Education for all ……..Anita Rampal
Almost six decades after the Indian Constitution promised that all children until the age of 14 be provided free and compulsory education, and six years after the Constitution was amended (but not enacted) to include the fundamental right to education, a historic opportunity to enact a long pending law is before Parliament. The issue at stake is the need to ensure that all children not just get access to education, but are also assured of its quality so that they do not drop out, as half of them do at present.
The Eleventh Plan agenda paper accepts that quality education has eluded most children.Our longer term goal should be to provide good quality education at least up to secondary level, comparable to that of Kendriya Vidyalayas, under the CBSE pattern, it says. The Right to Education Act can serve as a crucial instrument to ensure quality, which is intrinsically tied to systemic reforms for equity.
Finland, Canada, Cuba and Korea are four countries noted by Unescos Global Monitoring Report 2005 for having achieved high quality performance. All four countries invest effort in the professional development of teachers and make no concessions on teacher quality even when there are shortages. Finland is lauded for how it has, in the past 15 years, totally changed its system to ensure equality of opportunity and also outcomes. Canada too lays stress on equity, respect for cultural diversity, and ensures high outcomes for its large immigrant population. In Korea and Cuba, learning outcomes are viewed in broader terms, not examination scores of narrow cognitive tests.
Studies show that heterogeneity in school quality contributes to high inequality in educational outcomes. Schools in the UK, the US, France or Germany do not have equitable school quality, and students from lower socio-economic backgrounds congregate in low quality schools that result in low motivation and poor performance. Socially inclusive schools have been seen to exhibit racial, social and religious tolerance, which helps develop greater civic awareness.
In India, the Ramamurthy Committee had opposed the expansion of the wellresourced Navodaya Vidyalayas for the high-achievers and the gifted, and had called for equality in the conditions for success. It recommended that the quality of all government schools be enhanced to transform them into genuine neighbourhood schools, while also making private schools freely accessible. The Kothari Commission too had said Children of the masses are compelled to receive substandard education… while the economically privileged parents are able to buy good education for their children.

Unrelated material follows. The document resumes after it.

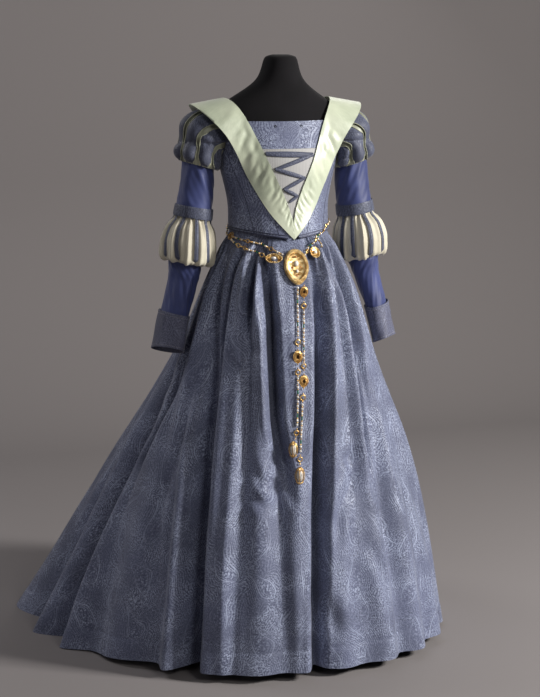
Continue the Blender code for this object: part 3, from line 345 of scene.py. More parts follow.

The Right to Education Act must ensure this vision of systemic quality mandate that education in every school is comparable to that in a Kendriya Vidyalaya. Moreover, in the true spirit of publicprivate partnership, the draft Bill proposes that private schools keep 25 per cent of their seats to provide inclusive access for disadvantaged children, for whom the government will bear a fixed per learner cost, in order to attain the vision of quality and equity in education. Parents of privileged children too will need to recognise that a culture of integration will indeed establish a culture of success for all children.
The National Curriculum Framework 2005 questions the perceived quality divide between government and private schools, though the latter select students from privileged homes and claim better examination results. In fact, the quality of schools needs to be questioned, on account of the unhealthy pressure and the competitive atmosphere in which these results are sought, which deprives students of crucial processes of cooperative learning and often makes them self-centred individuals. Moreover, private schools and also Kendriya Vidyalayas neglect the childs mother tongue and inhibit it to construct knowledge in meaningful ways.
Why should India not respect all its children? The Right to Education Act will not only help bring all into schools, more than half of whom continue to be pushed out of the system, but will actually ensure that the substantial funds allocated in the Eleventh Plan will go towards raising quality of education.
The writer is dean, department of education, Delhi University.